- Born: June 3, 1975 Chihuahua City, Chihuahua, Mexico
- Died: December 10, 2016 (aged 41) Chihuahua City, Chihuahua, Mexico
- Cause of death: Gun shot
- Burial place: Chihuahua City, Mexico
- Occupations: Print and radio journalist
- Years active: 15 years
- Employer(s): Antena 102.5 FM & El Heraldo de Chihuahua
- Known for: Crime reporting

= Jesús Adrián Rodríguez Samaniego =

Jesús Adrián Rodríguez Samaniego (June 3, 1975 - December 10, 2016) was a Mexican radio journalist for the Antena 102.5 FM and a former crime reporter for the Organización Editorial Mexicana newspaper El Heraldo de Chihuahua, was murdered on December 10, 2016, in Chihuahua City, Chihuahua, Mexico. Reporters stated a possible motive for the murder may have been Rodríguez's investigation into the 2013 jailing of two brothers from the northern Mexican state of Sinaloa.
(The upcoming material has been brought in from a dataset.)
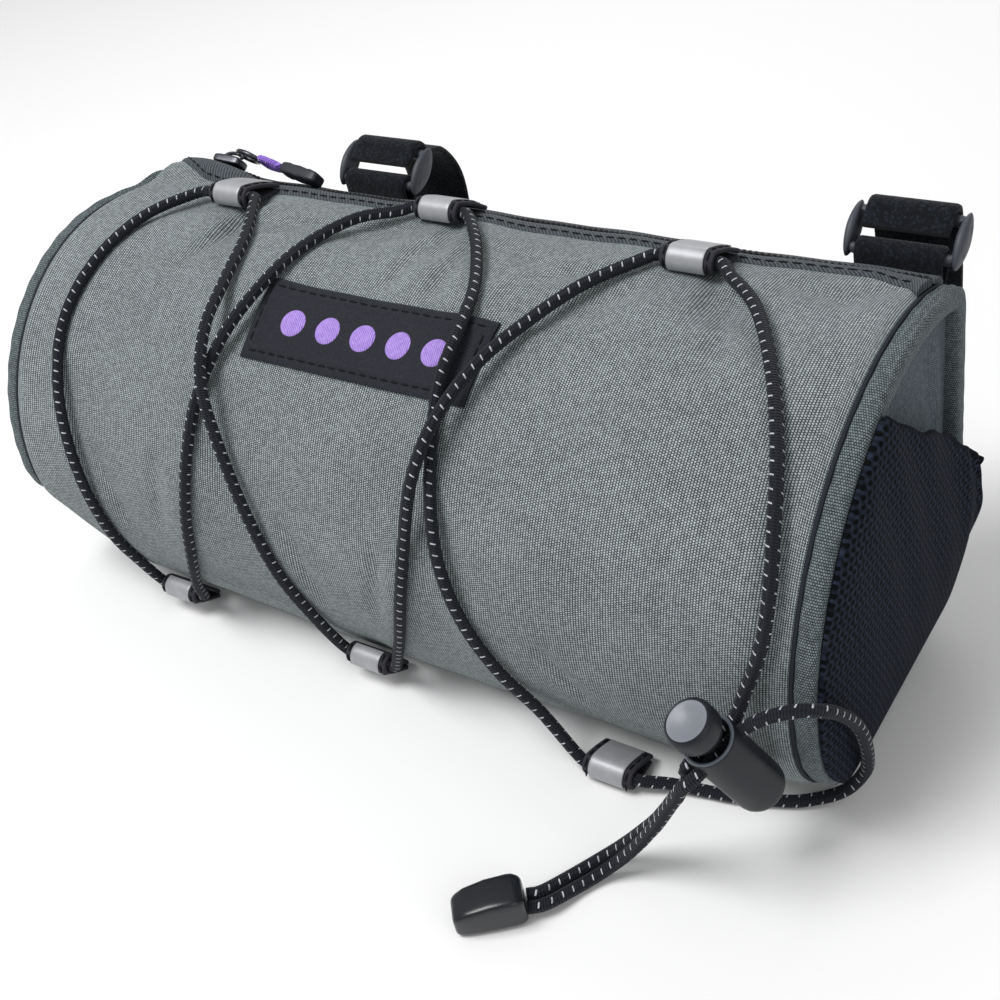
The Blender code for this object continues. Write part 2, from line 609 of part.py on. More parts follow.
def make_label():
    cloth = material("black_label", (0.02, 0.022, 0.03), 0.7)
    along = np.linspace(LABEL_ALONG[0], LABEL_ALONG[1], 10)
    angles = np.tile(np.linspace(LABEL_ANGLES[0], LABEL_ANGLES[1], 5), (10, 1))
    skin_strip("label_patch", along, angles, (GAP, GAP + LABEL_THICKNESS), cloth)


def loop_path(root, way, normal, reach):
    """Middle line of a folded webbing loop: out along the cloth, round the cord and back on top."""
    way, normal = unit(way), unit(normal)
    low = WEBBING / 2 + GAP
    bend = [(reach - LOOP_ROUND + LOOP_ROUND * math.sin(t), low + LOOP_ROUND * (1 - math.cos(t)))
            for t in np.radians(np.arange(0, 181, 30))]
    flat = [(0.0, low), (reach * 0.35, low)] + bend + [(reach * 0.35, low + 1.5 * LOOP_ROUND),
                                                       (0.0, low + WEBBING + GAP)]
    return np.array([np.asarray(root) + way * a + normal * b for a, b in flat])


def strip_path(path, rise):
    """The outer stretch of a loop, moved off its surface by rise."""
    ahead = np.gradient(path, axis=0)
    ahead /= np.linalg.norm(ahead, axis=1)[:, None]
    out = np.cross(ahead, (1.0, 0.0, 0.0))
    middle = path[2:-2].mean(axis=0)
    sign = np.sign(np.sum(out * (path - middle), axis=1))[len(path) // 2]
    return (path + out * sign * rise)[4:-1]


def loop_place(name):
    """Where a loop is sewn on: its root, the way it points, its upper side and its reach."""
    along, angle, turn = LOOPS[name]
    if angle is None:
        root = np.array([along, *SLACK_LOOP_ROOT])
        return root, np.array([0.0, -1.0, 0.0]), np.array([0.0, 0.0, 1.0]), LOWER_LOOP_REACH
    clearance = LOOP_CLEARANCE if turn < 0 else LOWER_LOOP_CLEARANCE
    reach = LOOP_REACH if turn < 0 else LOWER_LOOP_REACH
    root = skin(along, angle, folded=True)
    way = unit(skin(along, angle + turn, folded=True) - root)
    normal = unit(np.cross((1.0, 0.0, 0.0), way))
    if normal @ root < 0:
        normal = -normal
    return root + normal * clearance, way, normal, reach


def loop_pass(name, side):
    """Cord points through a loop, entering from the given side: -1 from the left, 1 from the right."""
    root, way, normal, reach = loop_place(name)
    middle = root + way * (reach - LOOP_ROUND) + normal * (WEBBING / 2 + GAP + LOOP_ROUND)
    half = LOOP_WIDTH / 2
    return [middle + (side * half * share, 0.0, 0.0) for share in (1.2, 0.5, -0.5, -1.2)]


def make_loops():
    """Six webbing loops that carry the cord, each with a reflective strip round it."""
    webbing = material("black_webbing", (0.018, 0.02, 0.028), 0.8)
    silver = material("silver_strip", (0.52, 0.52, 0.54), 0.4, 0.2)
    for name in LOOPS:
        path = loop_path(*loop_place(name))
        band(name, path, (1.0, 0.0, 0.0), LOOP_WIDTH, WEBBING, webbing)
        rise = WEBBING / 2 + REFLECTIVE_THICKNESS / 2 + 0.1
        band(name.replace("loop", "strip"), strip_path(path, rise), (1.0, 0.0, 0.0),
             REFLECTIVE_WIDTH, REFLECTIVE_THICKNESS, silver)


def on_skin(rows):
    """Cord points that lie on the bag."""
    table = np.array(rows, float)
    return skin(table[:, 0], table[:, 1], CORD / 2 + CORD_LIFT + table[:, 2])


def lock_frame():
    """The lock's closed end, its axis, the way of the cords and the way across them."""
    axis = unit(LOCK_AXIS)
    way = np.asarray(LOCK_CORD_WAY, float)
    way = unit(way - axis * (way @ axis))
    across = np.cross(axis, way)
    foot = np.asarray(LOCK_CENTRE) - axis * LOCK_LENGTH / 2
    return foot, axis, way, across


def make_cords():
    """The whole lacing from the lock and back to it, and the two tail strands."""
    elastic = material("black_bungee", (0.015, 0.017, 0.025), 0.7)
    foot, axis, way, across = lock_frame()
    hole = foot + axis * SLOT_MIDDLE
    half_gap = way * GAP / 2
    behind = way * (LOCK_RADIUS + 0.3)
    left, right = hole - across * STRAND_SPACING / 2, hole + across * STRAND_SPACING / 2
    passes = [("top_loop_right", 1), ("bottom_loop_middle", 1), ("top_loop_left", 1),
              ("bottom_loop_left", -1), ("top_loop_middle", -1), ("bottom_loop_right", -1)]
    route = [left - half_gap, left - behind]
    for rows, (loop, side) in zip(STRANDS.values(), passes):
        route += [*on_skin(rows), *loop_pass(loop, side)]
    route += [*SLACK, right - behind, right - half_gap]
    cord("bungee_lacing", smooth_route(route, LACING_SPACING), elastic)

    inward = np.array([*unit(CORD_END_WAY), 0.0])
    mouth = np.array([*CORD_END_MOUTH, CORD / 2 - AXIS_HEIGHT + 1.2])
    middle = [hole + half_gap, hole + way * (LOCK_RADIUS + 1.5), *TAIL, mouth - inward * 4.0, mouth - inward * GAP]
    middle = smooth_route(middle, TAIL_SPACING)
    ahead = np.gradient(middle, axis=0)
    level = np.cross((0.0, 0.0, 1.0), ahead)
    level /= np.linalg.norm(level, axis=1)[:, None]
    level[:2] = across * np.sign(across @ level[2])
    for name, side in (("a", -1), ("b", 1)):
        cord("tail_strand_" + name, middle + level * side * STRAND_SPACING / 2, elastic)


def make_cord_end():
    """The moulded wedge that grips both strands."""
    rubber = material("black_moulding", (0.02, 0.022, 0.03), 0.55)
    inward = np.array([*unit(CORD_END_WAY), 0.0])
    side = np.cross((0.0, 0.0, 1.0), inward)
    length, width, height = CORD_END_SIZE
    base = np.array([*CORD_END_MOUTH, -AXIS_HEIGHT + 0.05])
    points = []
    for share, wide, tall in CORD_END_ROWS:
        centre = base + inward * length * share
        half = width * wide / 2
        top_half = half * CORD_END_TOP
        points += [centre - side * half, centre + side * half,
                   centre + side * top_half + (0, 0, height * tall),
                   centre - side * top_half + (0, 0, height * tall)]
    faces = grid_faces(len(CORD_END_ROWS), 4, around_columns=True)
    last = 4 * (len(CORD_END_ROWS) - 1)
    faces += [(0, 1, 2, 3), (last, last + 1, last + 2, last + 3)]
    bevelled(solid("cord_end", points, faces, rubber), CORD_END_BEVEL)


def make_lock():
    """The barrel cord lock: a bored body and a sprung button, both slotted for the cords."""
    plastic = material("black_plastic", (0.02, 0.023, 0.033), 0.35)
    foot, axis, way, across = lock_frame()
    body = [(0.0, 0.0), (LOCK_RADIUS - 1.4, 0.0), (LOCK_RADIUS - 0.3, 1.2), (LOCK_RADIUS, 4.0),
            (LOCK_RADIUS, LOCK_BODY - 1.0), (LOCK_RADIUS - 0.5, LOCK_BODY), (LOCK_BORE, LOCK_BODY),
            (LOCK_BORE, BORE_FLOOR), (0.0, BORE_FLOOR)]
    stem_foot, head_foot = BORE_FLOOR + BUTTON_TRAVEL + 2 * GAP, LOCK_BODY + BUTTON_TRAVEL + GAP
    button = [(0.0, stem_foot), (STEM_RADIUS, stem_foot),
              (STEM_RADIUS, head_foot), (BUTTON_RADIUS - 0.7, head_foot),
              (BUTTON_RADIUS, LOCK_BODY + BUTTON_TRAVEL + 1.2), (BUTTON_RADIUS, LOCK_LENGTH - 1.0),
              (BUTTON_RADIUS - 1.0, LOCK_LENGTH), (2.5, LOCK_LENGTH - 0.7), (0.0, LOCK_LENGTH - 0.9)]
    slot_wide = STRAND_SPACING + CORD + 2 * GAP
    slot_tall = CORD + 2 * GAP
    for name, profile, tall, raised in (("lock_body", body, slot_tall, 0.0),
                                        ("lock_button", button, slot_tall + BUTTON_TRAVEL, BUTTON_TRAVEL / 2)):
        made = solid(name, *turned(profile, 24, foot, axis), plastic)
        centre = foot + axis * (SLOT_MIDDLE + raised)
        size = (SLOT_CUTTER_LENGTH, slot_wide, tall)
        slot = solid("slot_of_" + name, *box_points(centre, (way, across, axis), size), plastic)
        cut(made, slot)


def make_strap(name, along, reach):
    """A hook-and-loop strap, the ring that it folds over and the tab that holds the ring."""
    webbing = material("black_strap", (0.018, 0.022, 0.035), 0.9)
    plastic = material("ring_plastic", (0.05, 0.053, 0.06), 0.4)
    back = BACK_DEPTH + GAP + STRAP_THICKNESS / 2
    top, low = np.array(RING_TOP), np.array(RING_BOTTOM)
    lean = unit(top - low)
    out = np.array([-lean[1], lean[0]])
    bend = RING_BAR / 2 + GAP + STRAP_THICKNESS / 2
    fold = [top - lean * 5.0 + out * bend, top - lean * 1.5 + out * bend]
    fold += [top + out * bend * math.cos(t) + lean * bend * math.sin(t) for t in np.radians(np.arange(0, 151, 30))]
    after = [(top[0] + reach * 0.55, top[1] - 4.0 + reach * 0.02), (top[0] + reach * 0.86, 47.0),
             (top[0] + reach * 0.80, 33.0), (top[0] + reach * 0.30, 22.0), (back + 4.5, 15.0), (back + 2.5, 8.0),
             (back + 2.4, -10.0)]
    path = np.concatenate([np.array(fold), np.array(after)])
    path = smooth_route(np.column_stack([np.full(len(path), along), path]), 6.0)
    band("strap_" + name, path, (1.0, 0.0, 0.0), STRAP_WIDTH, STRAP_THICKNESS, webbing)

    tab_bend = RING_BAR / 2 + GAP + WEBBING / 2
    tab_back = BACK_DEPTH + GAP + WEBBING / 2
    second = tab_back + WEBBING + GAP
    wrap = [low + tab_bend * np.array([-math.cos(t), math.sin(t)]) for t in np.radians(np.arange(-20, 201, 36.7))]
    tab = np.array([(tab_back, -8.0), (tab_back, 46.0), *wrap, (second + 0.3, 47.0), (second, 40.0)])
    tab = np.column_stack([np.full(len(tab), along), tab])
    band("strap_tab_" + name, tab, (1.0, 0.0, 0.0), STRAP_WIDTH, WEBBING, webbing)

    half = STRAP_WIDTH / 2 + RING_SIDE / 2 + 2 * GAP
    centre = np.array([along, *((top + low) / 2)])
    span = np.linalg.norm(top - low) / 2
    corners = np.array([(-1, -1), (1, -1), (1, 1), (-1, 1)], float)
    lean_way = np.array([0.0, *lean])
    mitres = corners[:, :1] * (1.0, 0.0, 0.0) + corners[:, 1:] * lean_way
    centres = centre + corners[:, :1] * half * (1.0, 0.0, 0.0) + corners[:, 1:] * span * lean_way
    half_bar = RING_BAR / 2
    profile = [(half_bar * 0.9 * math.cos(t), half_bar * math.sin(t)) for t in np.radians(np.arange(0, 360, 45))]
    ring_sweep("buckle_" + name, centres, mitres, np.array([0.0, *out]), profile, plastic)


def main():
    for thing in list(bpy.data.objects):
        bpy.data.objects.remove(thing, do_unlink=True)
    make_body()
    make_zip()
    make_slider()
    make_end(-1, "left")
    make_end(1, "right")
    make_pocket()
    make_label()
    make_loops()
    make_cords()
    make_cord_end()
    make_lock()
    for name, (along, reach) in STRAPS.items():
        make_strap(name, along, reach)


main()
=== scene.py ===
"""Looks of a laced bicycle handlebar bag, laid out as a Blender add-on and run as a script.

Shapes are worked out in millimetres about the bag's axis: X along the bag, -Y to the front, Z up.
Angles go round that axis in degrees: 0 faces the front, 90 the top, 180 the back, -90 the underside.
"""

import functools
import math

import bmesh
import bpy
import numpy as np
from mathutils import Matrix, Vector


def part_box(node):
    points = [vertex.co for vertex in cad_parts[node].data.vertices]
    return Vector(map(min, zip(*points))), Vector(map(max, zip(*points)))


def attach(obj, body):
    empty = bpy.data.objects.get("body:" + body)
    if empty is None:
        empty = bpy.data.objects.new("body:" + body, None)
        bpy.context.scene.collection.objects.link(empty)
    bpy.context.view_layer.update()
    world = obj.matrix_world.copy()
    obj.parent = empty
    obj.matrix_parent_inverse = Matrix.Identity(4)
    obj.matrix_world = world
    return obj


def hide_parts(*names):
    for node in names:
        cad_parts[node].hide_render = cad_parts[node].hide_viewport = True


bl_info = {
    "name": "Laced handlebar bag",
    "version": (1, 0, 0),
    "blender": (4, 5, 0),
    "location": "View3D > Sidebar > Bag",
    "description": "Makes the cloth, cords, webbing and mouldings of a laced handlebar bag",
    "category": "Object",
}

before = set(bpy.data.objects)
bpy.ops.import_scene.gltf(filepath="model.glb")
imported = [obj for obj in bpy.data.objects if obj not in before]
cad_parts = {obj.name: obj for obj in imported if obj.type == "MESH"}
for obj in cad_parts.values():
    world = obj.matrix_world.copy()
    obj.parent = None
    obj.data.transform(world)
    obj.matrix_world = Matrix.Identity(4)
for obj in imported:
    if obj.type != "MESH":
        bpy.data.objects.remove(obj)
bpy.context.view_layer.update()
SHARP_ANGLE = 42.0
MM = 0.001
SIDES = ((-1, "left"), (1, "right"))
X_WAY = np.array([1.0, 0.0, 0.0])
Z_WAY = np.array([0.0, 0.0, 1.0])
body_low, body_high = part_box("body_panel")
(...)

This case was the 11th murder in Mexico of a journalist in 2016, the year with the highest number recorded.

== Personal ==
Samaniego was born in 1975 in Chihuahua, Mexico. Samaniego lived with his girlfriend and his two daughters in the Chihuahua City's Santa Rosa neighborhood.

== Career ==
Samaniego was a radio journalist for the Antena 102.5 FM, a local radio station owned by the GRD Multimedia, and former crime reporter for the newspaper El Heraldo de Chihuahua in Chihuahua City, Chihuahua, Mexico. For more than 15 years he collaborated with various local media, such as being a reporter for the police section of the newspaper El Heraldo de Chihuahua. Every Saturday he participated in the Reporters' Desk program at the station where he worked.

== Death ==
Jesus Adrian Rodriguez Samaniego was killed at point-blank range outside his home located in the Santa Rosa neighborhood of Chihuahua City at around 7:30 a.m. Samaniego was getting into his Tsuru model car to head to an event called, "Mesa de Reporteros," a weekly Saturday radio talk show. Two unknown men drove by and shot him at least 8 times with .45 caliber rounds. Samaniego was killed instantly on the scene. For some days he had been investigating a delicate case of two people arrested on charges allegedly obtained under torture, inflicted by agents of the public prosecutor's office. No reports were found with any possible suspects.

== Context ==
Samaniego's murder is still being investigated, but reports stated that there was not any particular threats before the events occurred. El Heraldo de Chihuahua reported that one possible motive for the murder may have been Rodríguez's investigation into the 2013 jailing of two brothers from the northern Mexican state of Sinaloa. As of December 2016, the men were held as suspects in a July 2009 attack on a government convoy that killed two policemen and an official of the federal Social Development Secretariat. Reporters Without Borders ranks Mexico as the deadliest country for journalists in the Western Hemisphere. In addition, since 2000, ARTICLE 19 has documented 100 homicides of journalists, of which 12 were registered in Chihuahua.

== Impact ==
Jesús Adrián Rodríguez Samaniego was only one of several journalists who have been murdered in reaction to their job. Since there has already been 12 murders registered in Chihuahua since 2000, the ARTICLE 19 directs the Attorney General of the State of Chihuahua to carry out an impartial, diligent investigation and with strict adherence to legality taking into account as its main line of investigation its journalistic exercise. It also requires the Protection Mechanism for Human Rights Defenders and the state government of Chihuahua to implement all necessary measures to safeguard the life, liberty and integrity of the journalist's family and ensure the effectiveness of the early warning implemented by both Prevent attacks on journalists in the entity.

== Reactions ==
Irina Bokova, director-general of UNESCO, said, "I condemn the murder of Jesús Adrián Rodríguez Samaniego, I call on the authorities to investigate this crime and bring its perpetrators to justice. Society as a whole must take responsibility for the safety of journalists on whom everyone depends to sustain informed public debate. Violence cannot be allowed to curb the fundamental human right of freedom of expression and freedom of information."

A representative of the Office in Mexico of the United Nations High Commissioner for Human Rights issued the following statement: "This attack must be properly investigated, exhausting all lines of investigation, including those related to the journalistic activity of Mr. Rodriguez Samaniego. Not only those directly responsible for his homicide should be brought to justice, but also the intellectual authors, if any. No attack on the media or journalists should go unpunished."

"Reporters Without Borders expresses its shock at this new crime and offers its full support to the family of Adrián Rodríguez as well as his fellow journalists," says Emmanuel Colombié, head of RSF's Latin America Office. "Mexico has just experienced a dramatic year in terms of journalistic union security, it is time to establish reliable protection mechanisms in the most violent states of the country, where the press is systematically targeted when it is interested in corruption and organized crime."